**** SUPPLIED MATERIAL

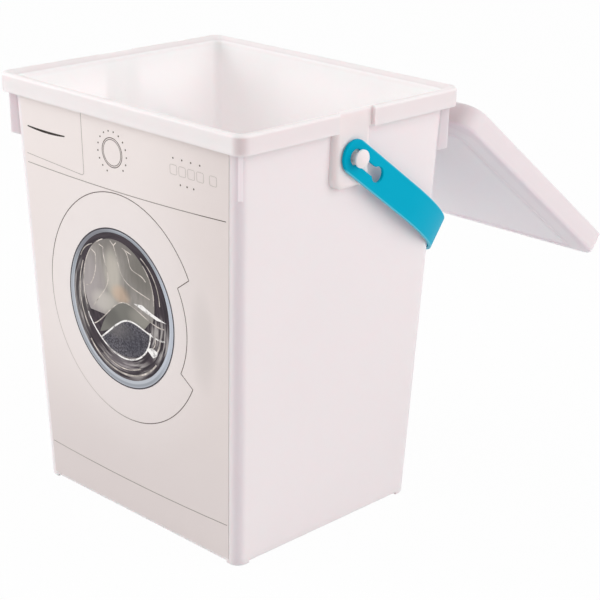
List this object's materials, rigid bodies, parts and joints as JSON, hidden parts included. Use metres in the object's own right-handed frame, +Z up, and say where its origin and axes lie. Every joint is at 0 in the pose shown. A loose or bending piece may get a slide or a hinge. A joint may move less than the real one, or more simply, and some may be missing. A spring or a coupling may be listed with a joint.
{
  "type": "detergent storage bucket",
  "caption": "Tapered rectangular storage bucket for washing powder with a printed washing-machine front, a hinged cap lid and a flat strap handle.",
  "frame": {"origin": "the middle of the plane that the four corner feet stand on", "axes": "+X along the printed front to its right as seen from the front, +Y from the front to the hinge at the rear, +Z up"},
  "size_m": [0.2112, 0.3198, 0.2497],
  "materials": {
    "white_plastic": "white polypropylene, smooth satin gloss",
    "lid_plastic": "white polypropylene, smooth satin gloss",
    "turquoise_plastic": "turquoise polypropylene, satin",
    "label_film": "printed film, satin",
    "grey_ink": "dark grey print",
    "black_ink": "black print",
    "bezel_ink": "blue-grey print",
    "glass_ink": "dark print",
    "drum_ink": "warm grey print",
    "lifter_ink": "grey print",
    "pool_ink": "slate grey print",
    "pale_ink": "pale grey print",
    "white_ink": "white print"
  },
  "bodies": {
    "bucket": {"bucket": "white_plastic", "front_label": "label_film", "print_lines": "grey_ink", "print_drawer_slot": "black_ink", "print_bezel": "bezel_ink", "print_bezel_edge": "black_ink", "print_glass": "glass_ink", "print_drum": "drum_ink", "print_lifter": "lifter_ink", "print_pool": "pool_ink", "print_fold_lines": "pale_ink", "print_gleams": "white_ink"},
    "lid": {"lid": "lid_plastic"},
    "handle": {"handle_strap": "turquoise_plastic"}
  },
  "joints": [
    {"name": "lid_hinge", "type": "hinge", "parent": "bucket", "child": "lid", "pos_m": [0, 0.0928, 0.2394], "axis": [1, 0, 0], "range_deg": [0, 218]},
    {"name": "handle_swing", "type": "hinge", "parent": "bucket", "child": "handle", "pos_m": [0, 0, 0.224], "axis": [1, 0, 0], "range_deg": [0, 20]}
  ]
}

********

**WHAT YOU ARE ASKED TO DO:**
From the preceding material, extract every line exactly.

**ANSWER TO THIS PROBLEM:**
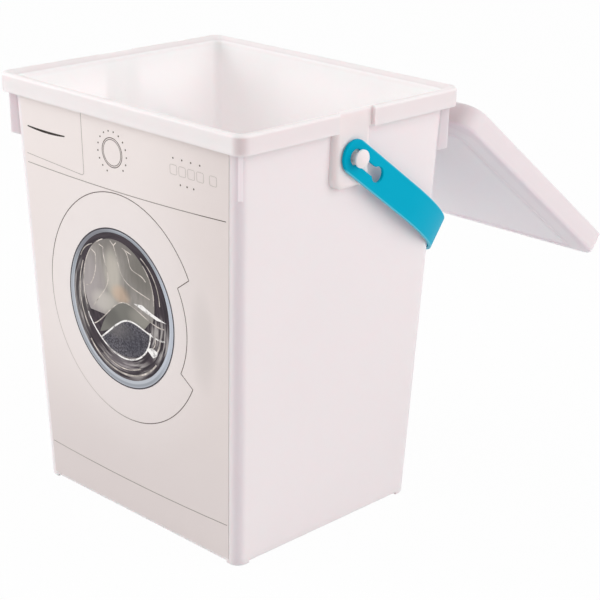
List this object's materials, rigid bodies, parts and joints as JSON, hidden parts included. Use metres in the object's own right-handed frame, +Z up, and say where its origin and axes lie. Every joint is at 0 in the pose shown. A loose or bending piece may get a slide or a hinge. A joint may move less than the real one, or more simply, and some may be missing. A spring or a coupling may be listed with a joint.
{
  "type": "detergent storage bucket",
  "caption": "Tapered rectangular storage bucket for washing powder with a printed washing-machine front, a hinged cap lid and a flat strap handle.",
  "frame": {"origin": "the middle of the plane that the four corner feet stand on", "axes": "+X along the printed front to its right as seen from the front, +Y from the front to the hinge at the rear, +Z up"},
  "size_m": [0.2112, 0.3198, 0.2497],
  "materials": {
    "white_plastic": "white polypropylene, smooth satin gloss",
    "lid_plastic": "white polypropylene, smooth satin gloss",
    "turquoise_plastic": "turquoise polypropylene, satin",
    "label_film": "printed film, satin",
    "grey_ink": "dark grey print",
    "black_ink": "black print",
    "bezel_ink": "blue-grey print",
    "glass_ink": "dark print",
    "drum_ink": "warm grey print",
    "lifter_ink": "grey print",
    "pool_ink": "slate grey print",
    "pale_ink": "pale grey print",
    "white_ink": "white print"
  },
  "bodies": {
    "bucket": {"bucket": "white_plastic", "front_label": "label_film", "print_lines": "grey_ink", "print_drawer_slot": "black_ink", "print_bezel": "bezel_ink", "print_bezel_edge": "black_ink", "print_glass": "glass_ink", "print_drum": "drum_ink", "print_lifter": "lifter_ink", "print_pool": "pool_ink", "print_fold_lines": "pale_ink", "print_gleams": "white_ink"},
    "lid": {"lid": "lid_plastic"},
    "handle": {"handle_strap": "turquoise_plastic"}
  },
  "joints": [
    {"name": "lid_hinge", "type": "hinge", "parent": "bucket", "child": "lid", "pos_m": [0, 0.0928, 0.2394], "axis": [1, 0, 0], "range_deg": [0, 218]},
    {"name": "handle_swing", "type": "hinge", "parent": "bucket", "child": "handle", "pos_m": [0, 0, 0.224], "axis": [1, 0, 0], "range_deg": [0, 20]}
  ]
}